Okay, so if at first that initial list of factors sounds like dodge, duck, dip, dive, and dodge....maybe just keep reading and give it a chance.
I'm going to compare this stuff to baseball terms, because I'm pretty well-versed in that and Moneyball helped spread it to many people.
Efficiency is the #1 stat this guy has determined helps teams be good and win games. Like with on-base % in baseball. It's not a bulk of the overall picture, it's not the only important thing, but if you had to pick one and only one stat, that's it.
SP+ attempts to value that as well as explosiveness, which would be like SLG% in baseball. It's akin to OPS in baseball, this SP+. Yes, Tony Gwynn was great at having a high batting average, but you need some slugging in there, too. Efficiency + explosive plays = OBP + SLG
Efficiency seems to be a few things - yards gained on first down, first downs, and points scored per drive.
Explosiveness would seem to be yards per attempt, long plays, etc.
I assume limiting these on defense is incorporated as well.
It specifies how turnovers and red zone success rate tend to be more random, and I think we mostly agree with that. I'd suggest turnovers are more random, but that's an untested estimate.
Sacks are good (duh) and incorporated here, but something I've noticed in my research is how Georgia under Smart tends not to have great sack totals. Like year after year, it's not really a priority for them, which makes them unique, as everyone else seems to consistently have more.
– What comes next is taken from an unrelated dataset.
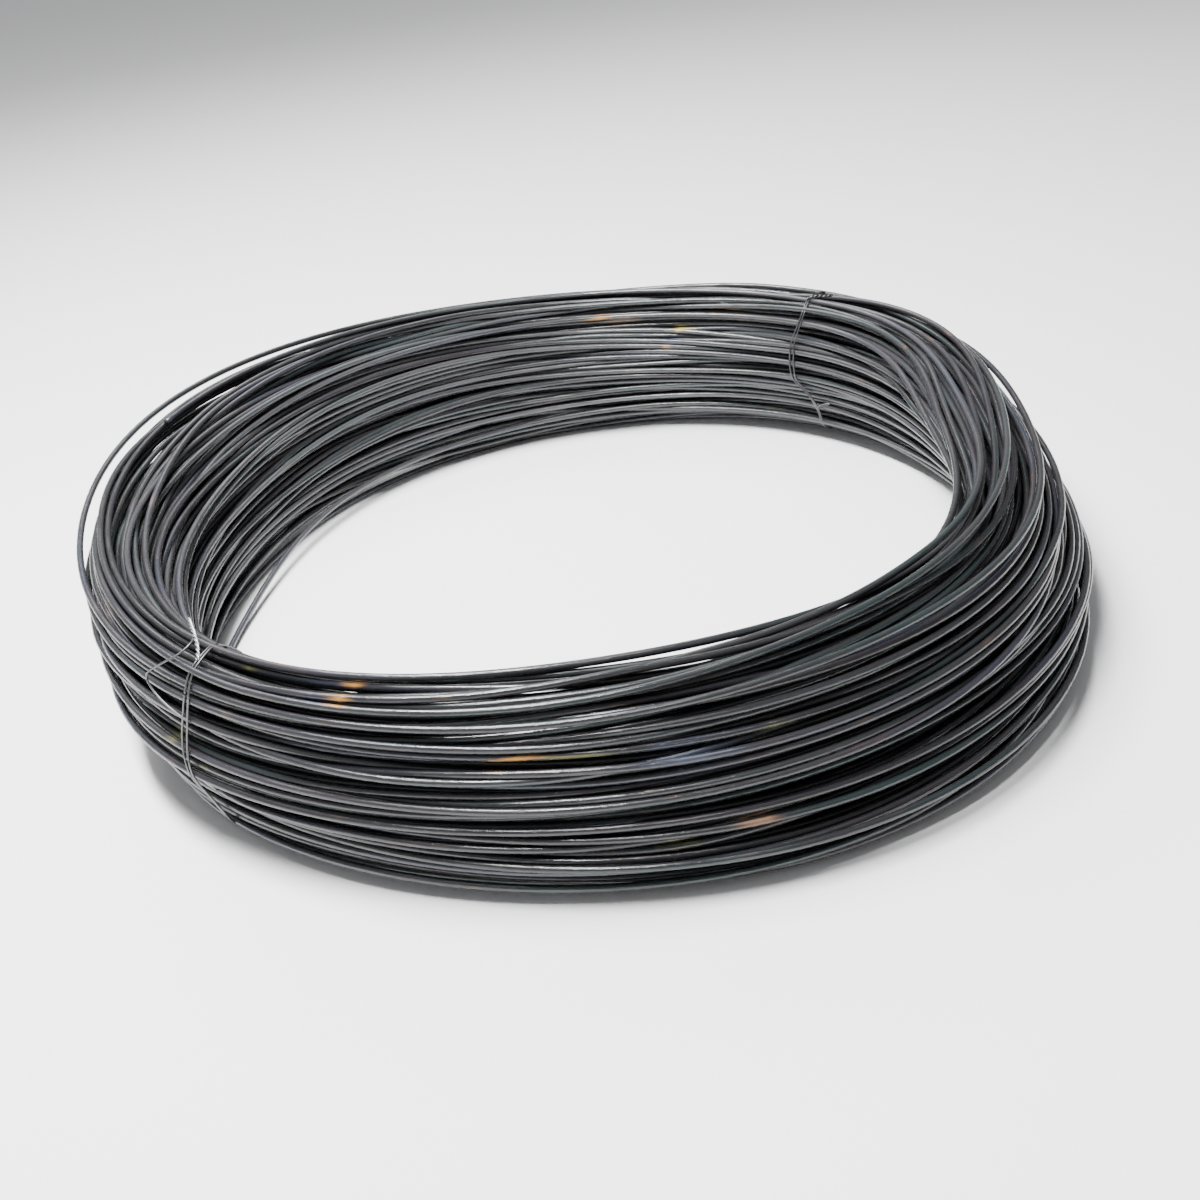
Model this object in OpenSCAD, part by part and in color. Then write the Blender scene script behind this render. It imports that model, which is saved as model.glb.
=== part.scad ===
// Coil of hot rolled wire rod, lying flat and held by two doubled tie wires.
// The rod is one continuous length wound round and round, so the coil is one
// turned body: its turns stand out as ridges on both ends and on both faces.
// Origin: centre of the eye, on the floor. +Z up. Millimetres.

/* [Rod] */
// Diameter of the rolled rod
rod_d = 6.5; // [5.5:0.5:8]
// Depth of the flats on the innermost turns, where they bear on a reel
reel_flat = 0.3; // [0.2:0.05:0.5]

/* [Coil] */
// Outside diameter of the coil
coil_od = 1010; // [940:5:1250]
// Diameter of the clear eye through the coil
eye_d = 820; // [600:5:860]
// Height of the coil as it lies
coil_h = 188; // [150:2:260]
// Radius of the shoulders at the top of the coil's section
top_round = 40; // [30:1:52]
// Radius of the edges at the foot of the coil's section
foot_round = 28; // [20:1:52]

/* [Tie wires] */
// Diameter of the soft tie wire
tie_d = 1.8; // [1.2:0.1:2.4]
// Gap between the two strands of a tie
strand_gap = 3; // [1:0.5:6]
// Clearance between a tie and the turns under and beside it
tie_clearance = 0.3; // [0.2:0.1:0.6]
// How far a tie lies below the crests of the turns beside it
tie_sink = 0.3; // [0.2:0.1:0.6]
// Direction of the front tie round the coil, in degrees
front_tie_at = 224; // [200:1:250]
// Direction of the back tie round the coil, in degrees
back_tie_at = 51; // [20:1:80]
// Length of the front tie's twisted end
front_twist_l = 30; // [15:1:40]
// Length of the back tie's twisted end
back_twist_l = 18; // [12:1:30]
// How far the front tie's loose tail swings out along the coil
tail_reach = 62; // [40:1:80]
// How far the front tie's loose tail hangs below the coil's shoulder
tail_drop = 45; // [20:1:60]

/* [Hidden] */
$fn = 48;

// Each turn is drawn with twelve sides, so that the many turns stay light
turn_sides = 12;

rod_r = rod_d / 2;
eye_r = eye_d / 2;
outer_r = coil_od / 2;
inner_x = eye_r - reel_flat;
band_w = outer_r - inner_x;

// The round edges stay clear of each other, with two turns between them
top_r = min(top_round, band_w / 2 - rod_d);
foot_r = min(foot_round, band_w / 2 - rod_d);

// Each tie lies in a slot between the turns
slot_w = 2 * tie_d + strand_gap + 2 * tie_clearance;
tie_inset = tie_sink + tie_d / 2;
seat_inset = tie_sink + tie_d + tie_clearance;
strand_y = (strand_gap + tie_d) / 2;

// A wire swells by this much where it is bent sharply
bend_swell = 1.15;

// A twisted end is two wires thick and lies over the shoulder's turns, with its
// swollen bends clear of them
twist_d = 2 * tie_d;
twist_lift = bend_swell * twist_d / 2 + tie_clearance;

// The bar that joins a tie's strands under its twist
bar_d = 1.3 * tie_d;
bar_overhang = tie_d / 4;
shoulder_angle = 52;

// The loose tail turns back at this share of its drop
tail_turn = 0.7;

// Lengths along the line that the outer turns' centres follow, anticlockwise
// from the foot: straights and quarter rounds in turn
wind_w = band_w - 2 * foot_r;
wind_top = band_w - 2 * top_r;
wind_h = coil_h - foot_r - top_r;
foot_arc = 90 * (foot_r - rod_r) * PI / 180;
top_arc = 90 * (top_r - rod_r) * PI / 180;
runs = [wind_w, foot_arc, wind_h, top_arc, wind_top, top_arc, wind_h, foot_arc];
function run_start(i) = i == 0 ? 0 : run_start(i - 1) + runs[i - 1];
wind_len = run_start(8);
ring_turns = ceil(wind_len / rod_d);

// A point on a quarter round, from its centre, radius, first angle and distance
function on_arc(centre, r, from, s) =
    let (a = from + s / r * 180 / PI)
    centre + r * [cos(a), sin(a)];

// Centre of the turn that lies a distance s along the outline
function turn_at(s, i = 0) =
    i < 7 && s >= run_start(i + 1) ? turn_at(s, i + 1) : on_run(i, s - run_start(i));

function on_run(i, s) =
    i == 0 ? [inner_x + foot_r + s, rod_r] :
    i == 1 ? on_arc([outer_r - foot_r, foot_r], foot_r - rod_r, -90, s) :
    i == 2 ? [outer_r - rod_r, foot_r + s] :
    i == 3 ? on_arc([outer_r - top_r, coil_h - top_r], top_r - rod_r, 0, s) :
    i == 4 ? [outer_r - top_r - s, coil_h - rod_r] :
    i == 5 ? on_arc([inner_x + top_r, coil_h - top_r], top_r - rod_r, 90, s) :
    i == 6 ? [inner_x + rod_r, coil_h - top_r - s] :
    on_arc([inner_x + foot_r, foot_r], foot_r - rod_r, 180, s);

// Direction in which the outline runs past the centre of a turn
function heading(s) =
    let (step = turn_at(s + rod_r / 2) - turn_at(s - rod_r / 2))
    atan2(step.y, step.x);

// The coil's outline, a given depth inside the crests of its turns
module outline(depth) {
    for (x = [inner_x + top_r, outer_r - top_r])
        translate([x, coil_h - top_r])
            circle(r = top_r - depth);
    for (x = [inner_x + foot_r, outer_r - foot_r])
        translate([x, foot_r])
            circle(r = foot_r - depth);
    translate([inner_x + depth, foot_r])
        square([band_w - 2 * depth, wind_h]);
    translate([inner_x + top_r, foot_r])
        square([wind_top, coil_h - foot_r - depth]);
    translate([inner_x + foot_r, depth])
        square([wind_w, coil_h - top_r - depth]);
}

// The eye is cleared to its full diameter over the whole height
module clear_of_eye() {
    difference() {
        children();
        translate([0, -rod_d])
            square([eye_r, coil_h + 2 * rod_d]);
    }
}

module wound_section() {
    clear_of_eye() {
        outline(rod_r);
        for (i = [0 : ring_turns - 1])
            let (s = (i + 0.5) * wind_len / ring_turns)
                translate(turn_at(s))
                    rotate([0, 0, heading(s)])
                        circle(d = rod_d, $fn = turn_sides);
    }
}

// The slot that a tie lies in: everything over its seat, cut straight across
module tie_slot() {
    margin = 3 * rod_d;
    rotate([90, 0, 0])
        translate([0, 0, -slot_w / 2])
            linear_extrude(slot_w)
                difference() {
                    translate([inner_x - margin, -margin])
                        square([band_w + 2 * margin, coil_h + 2 * margin]);
                    outline(seat_inset);
                }
}

module rod_coil() {
    color([0.16, 0.16, 0.17])
        difference() {
            rotate_extrude($fn = 180)
                wound_section();
            for (at = [front_tie_at, back_tie_at])
                rotate([0, 0, at])
                    tie_slot();
        }
}

// One strand round the coil's section, drawn flat: x outwards, y up
module strand() {
    top_bend = top_r - tie_inset;
    foot_bend = foot_r - tie_inset;
    bend(outer_r - foot_r, foot_r, foot_bend, 270);
    bend(outer_r - top_r, coil_h - top_r, top_bend, 0);
    bend(inner_x + top_r, coil_h - top_r, top_bend, 90);
    bend(inner_x + foot_r, foot_r, foot_bend, 180);
    for (x = [inner_x + tie_inset, outer_r - tie_inset])
        translate([x, foot_r, 0])
            rotate([-90, 0, 0])
                cylinder(d = tie_d, h = wind_h);
    translate([inner_x + top_r, coil_h - tie_inset, 0])
        rotate([0, 90, 0])
            cylinder(d = tie_d, h = wind_top);
    translate([inner_x + foot_r, tie_inset, 0])
        rotate([0, 90, 0])
            cylinder(d = tie_d, h = wind_w);
}

module bend(x, y, r, from) {
    translate([x, y, 0])
        rotate([0, 0, from])
            rotate_extrude(angle = 90)
                translate([r, 0])
                    circle(d = tie_d, $fn = 24);
}

// A point over the outer shoulder, lifted above its crests
function on_shoulder(a, lift, y) =
    [outer_r - top_r + (top_r + lift) * cos(a), y, coil_h - top_r + (top_r + lift) * sin(a)];

// A point beside the outer face, clear of the turns' crests
function on_side(y, z) =
    let (r = outer_r + tie_d)
    [sqrt(r * r - y * y), y, z];

// A straight length of wire from one point to another
module rod_between(a, b, d) {
    v = b - a;
    translate(a)
        rotate([0, acos(v.z / norm(v)), atan2(v.y, v.x)])
            cylinder(d = d, h = norm(v));
}

// The same, with a rounded bend at its far point
module stretch(a, b, d) {
    rod_between(a, b, d);
    translate(b)
        sphere(d = bend_swell * d);
}

// Both strands, the bar that joins them and the twisted end, facing +X
module tie_loop(twist_l) {
    for (y = [-strand_y, strand_y])
        translate([0, y, 0])
            rotate([90, 0, 0])
                strand();
    joint = on_shoulder(shoulder_angle, -tie_inset, 0);
    twist_foot = on_shoulder(shoulder_angle, twist_lift, 0);
    bar_end = [0, strand_y + bar_overhang, 0];
    rod_between(joint - bar_end, joint + bar_end, bar_d);
    rod_between(joint, twist_foot, tie_d);
    stretch(twist_foot, twist_foot - [0, twist_l, 0], twist_d);
}

// The loose tail leaves the twist, swings along the coil and comes back below
module loose_tail() {
    twist_end = on_shoulder(shoulder_angle, twist_lift, -front_twist_l);
    shoulder_turn = on_shoulder(shoulder_angle / 2, twist_lift, -tail_reach);
    side_z = coil_h - top_r;
    points = [
        twist_end,
        shoulder_turn,
        on_side(-tail_reach, side_z),
        on_side(-tail_reach / 2, side_z - tail_drop * tail_turn),
        on_side(-slot_w / 2, side_z - tail_drop)
    ];
    for (i = [1 : len(points) - 1])
        stretch(points[i - 1], points[i], tie_d);
}

module front_tie() {
    color([0.45, 0.45, 0.46])
        rotate([0, 0, front_tie_at]) {
            tie_loop(front_twist_l);
            loose_tail();
        }
}

module back_tie() {
    color([0.33, 0.33, 0.34])
        rotate([0, 0, back_tie_at])
            tie_loop(back_twist_l);
}

rod_coil();
front_tie();
back_tie();
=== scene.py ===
import math

import bpy
import numpy as np
from mathutils import Matrix, Vector


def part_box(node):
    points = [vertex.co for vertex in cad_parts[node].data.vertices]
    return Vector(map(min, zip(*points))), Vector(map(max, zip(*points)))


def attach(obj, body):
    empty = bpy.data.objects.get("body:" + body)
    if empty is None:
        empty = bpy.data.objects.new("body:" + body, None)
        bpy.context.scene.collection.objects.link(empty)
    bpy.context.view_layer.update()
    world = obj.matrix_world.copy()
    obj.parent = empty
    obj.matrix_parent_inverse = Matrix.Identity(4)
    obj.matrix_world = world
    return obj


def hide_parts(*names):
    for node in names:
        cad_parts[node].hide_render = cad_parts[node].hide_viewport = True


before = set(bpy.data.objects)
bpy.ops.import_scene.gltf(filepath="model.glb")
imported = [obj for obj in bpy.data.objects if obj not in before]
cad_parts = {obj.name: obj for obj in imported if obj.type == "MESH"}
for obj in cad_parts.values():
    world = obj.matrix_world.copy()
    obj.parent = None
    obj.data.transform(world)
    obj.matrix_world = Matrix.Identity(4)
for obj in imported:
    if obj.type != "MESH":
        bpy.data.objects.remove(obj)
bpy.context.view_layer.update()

coilLow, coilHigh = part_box("rod_coil")
outerRadius = (coilHigh[0] - coilLow[0]) / 2
coilHeight = coilHigh[2] - coilLow[2]
randoms = np.random.default_rng(41)
turnRound = 2 * math.pi
print("frame loaded: coil", round(2 * outerRadius, 3), "m across,", round(coilHeight, 3), "m high")

# What a user would change about the coil. Directions are degrees round the coil,
# anticlockwise from above; (out, up) pairs are metres away from the axis and the floor.
coil = {
    "rodDiameter": 0.0065,
    "turns": 190,
    "rim": 0.0597,          # from the coil's outer limit to the middle of the bundle
    "bundleWidth": 0.065,   # between the middles of the outermost turns
    "bundleHeight": 0.1725,
    "squareness": 2.4,      # of the bundle's section: 2 is an oval
    "lean": (-0.30, 0.12),  # how far the bundle lies over in x and y, for each metre up
    # lobes, and their shares of the radius by cosine and by sine
    "outOfRound": ((2, -0.0204, 0.0023), (3, -0.0051, -0.0091), (4, -0.011, 0)),
    "bulge": {"at": 43, "span": 36, "away": 0.022},  # where the whole bundle lies further out
    "rodEnd": 160,          # direction in which the last turn ends
    "segments": 168,        # of a turn's tube
    "sides": 10,
    "pieces": 5,            # that the rod's tube is cut into
}

# How turns stray from their places in the bundle. Changes are how often a turn takes
# a new direction on its way round.
wander = {
    "stray": 0.0062,            # of each turn by itself
    "strayChanges": 6.5,
    "sway": 0.0085,             # of neighbouring turns together
    "sways": 9,
    "swayLengths": (0.02, 0.07),    # metres across the bundle, shortest and longest
    "swayTightness": 2.2,
    "crossers": 7,              # every how many turns one crosses the others
    "crossing": 0.009,
    "crossingChanges": 2.5,
}

# How the turns settle against each other
settling = {
    "stations": 96,             # sections round the coil in which it is worked out
    "rounds": 90,
    "freeRounds": 25,           # the last ones, when sprung turns are free and none is pulled
    "pull": 0.06,               # share of the way back to its place, each round
    "push": 0.42,               # share of an overlap that each of two turns gives way
    "neighbours": 44,           # how many turns up a turn is kept apart from
    "closest": 1.01,            # rod diameters between the middles of touching turns
    "sideClearance": 0.0005,    # inside the coil's outer limits
    "topClearance": 0.0015,
    "overTie": 0.008,           # how far a tie draws the top down
    "underTie": 0.0004,         # clearance over the strands under the coil
    "cornerReach": 1.05,        # outer radii, where the square limits leave room
}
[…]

Smart is doing something different when it comes to having great defenses without ebbs and flows in sacks.

So what SP+ is doing is not rewarding big wins and penalizing losses, but simply taking each small piece of a football game (or an at-bat in baseball) and adding/subtracting it to tell the story of how good a team is.
Maybe you don't believe you can take apart and engine 100% and put it back together and call it the same engine, but maybe you can. It's an attempt to remove the inherit bias we all possess, take out as much of the randomness as you can, and to just rate teams on what is.
You can agree with it or not, and we all find issues with it, I'm sure. But those issues we have are probably due to those human feelings and preconceived notions that most every formula tries to eliminate.